Secara historis, bangsa kita mengutamakan musyawarah mufakat dalam pengambilan keputusan. Indonesia menganut demokrasi Pancasila, yang bersumber dari lima sila Pancasila. Sila-sila tersebut merupakan pengejawantahan nilai-nilai agama, termasuk agama Islam yang menjadi mayoritas, meskipun tetap melindungi hak-hak minoritas.
Namun, perjalanan demokrasi di Indonesia tidak selalu mulus. Dari medio tahun 1945 hingga 1960-an, bangsa ini mengalami pergolakan yang dipicu oleh sentimen agama, ras, suku, serta ideologi. Hal ini mempengaruhi sistem ketatanegaraan kita, yang pada akhirnya menemukan format yang tepat, yaitu Demokrasi Pancasila. Demokrasi ini merupakan konsensus para pendiri bangsa, yang sepakat bahwa Indonesia berbentuk Negara Kesatuan Republik Indonesia (NKRI).
Para tokoh pendiri bangsa memilih demokrasi Pancasila sebagai jalan tengah yang memprioritaskan keutuhan bangsa, meskipun sebelumnya wilayah Indonesia terdiri dari kerajaan-kerajaan yang menganut sistem monarki. Keputusan untuk menjadikan Pancasila sebagai dasar negara adalah hasil dari musyawarah mufakat, yang mengedepankan kepentingan nasional di atas segalanya.
Hal ini sejalan dengan apa yang dijelaskan dalam Al-Quran, Surat Asy-Syura ayat 38:
"Dan (bagi) orang-orang yang menerima (mematuhi) seruan Tuhannya dan mendirikan salat, sedang urusan mereka (diputuskan) dengan musyawarat antara mereka; dan mereka menafkahkan sebagian dari rezeki yang Kami berikan kepada mereka." (QS Asy-Syura: 38)
Ayat ini menekankan pentingnya musyawarah dalam menjalankan urusan bersama, termasuk dalam demokrasi. Kunci utama untuk mencapai demokrasi yang baik adalah dengan menegakkan hukum dan etika sebagai dasar dalam berdemokrasi.

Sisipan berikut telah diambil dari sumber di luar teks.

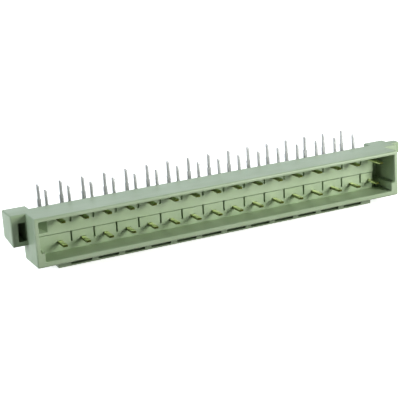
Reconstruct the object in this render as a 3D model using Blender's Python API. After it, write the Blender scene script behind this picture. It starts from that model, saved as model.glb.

Sayangnya, kualitas demokrasi kita saat ini menunjukkan penurunan. Para pemangku kepentingan seringkali hanya memikirkan kepentingan pribadi, dinasti, atau kelompoknya. Akibatnya, hukum dan etika kerap kali dilanggar demi kepentingan sesaat. Hal ini menyebabkan stagnasi dalam tata kelola kehidupan berbangsa dan bernegara.
Yang lebih memprihatinkan adalah adanya indikasi pemufakatan antara eksekutif, legislatif, dan yudikatif untuk melakukan tindakan yang tidak mencerminkan keteladanan. Akibatnya, kita disuguhi pertunjukan demokrasi yang jauh dari nilai-nilai agama, etika, dan akhlak.

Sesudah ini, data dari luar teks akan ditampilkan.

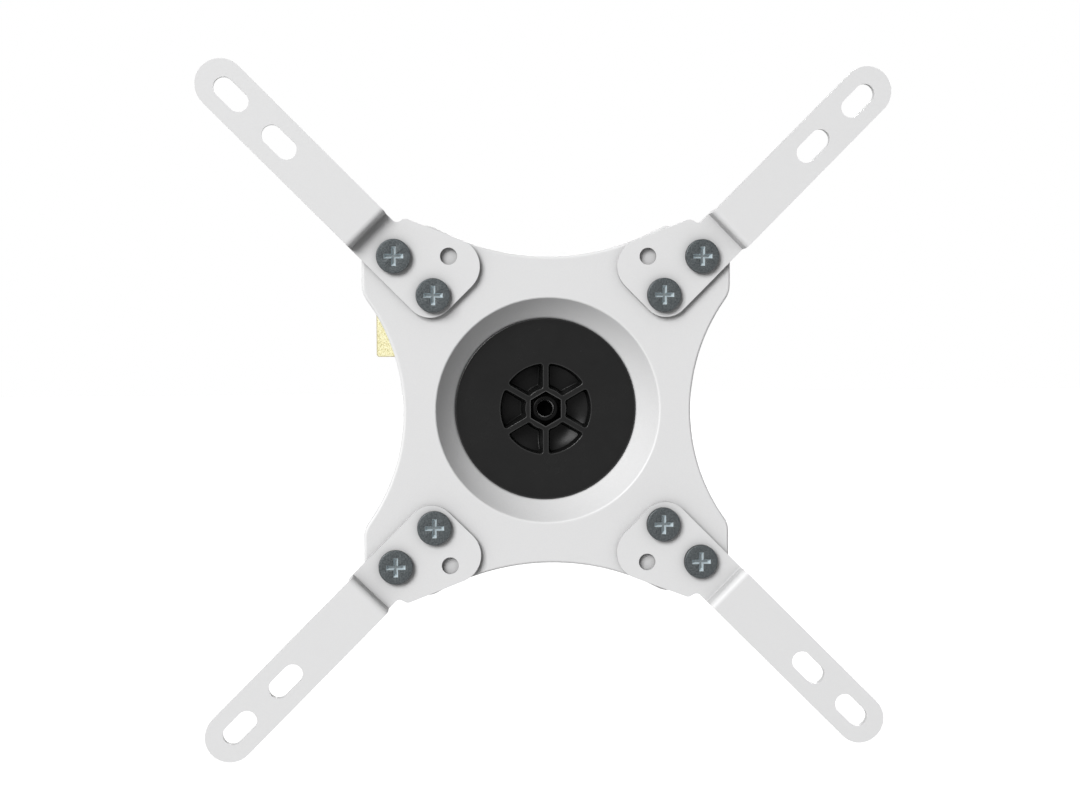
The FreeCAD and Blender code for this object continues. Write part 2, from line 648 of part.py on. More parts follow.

Namun, kita tidak boleh pesimis. Seperti yang diungkapkan oleh Prof. Jimly Asshiddiqie, momen Pemilu 2024 adalah kesempatan untuk memperbaiki keadaan. Agama harus menjadi sandaran dalam setiap konsep dan implementasi demokrasi. Selain itu, aturan yang dibuat harus ditulis dan diundangkan, agar semua rakyat Indonesia, termasuk para pemimpin, memahami dan menjalankan undang-undang tersebut dengan konsisten dan berlandaskan etika serta moral yang luhur.
Pilar Demokrasi
Untuk mencapai demokrasi yang baik dan berkemajuan, seluruh komponen bangsa, termasuk para pemangku kepentingan (eksekutif, legislatif, yudikatif), harus bersama-sama menjadi teladan yang baik. Tokoh agama, ormas keagamaan, dan partai politik juga memiliki peran penting sebagai pengontrol yang menjaga keseimbangan.
Dengan demikian, hukum dan etika akan berjalan selaras, dan kehidupan berdemokrasi kita akan tumbuh lebih baik. Semoga para wakil rakyat yang baru dilantik, serta presiden dan wakil presiden yang akan terpilih, memiliki tekad untuk menjaga alam demokrasi yang lebih baik, jauh dari politik radikal dan intrik sesaat, serta lebih memikirkan kepentingan bangsa dan negara.
Dengan demikian, kita dapat mewujudkan demokrasi yang beradab dan berakhlak mulia. Aamiin.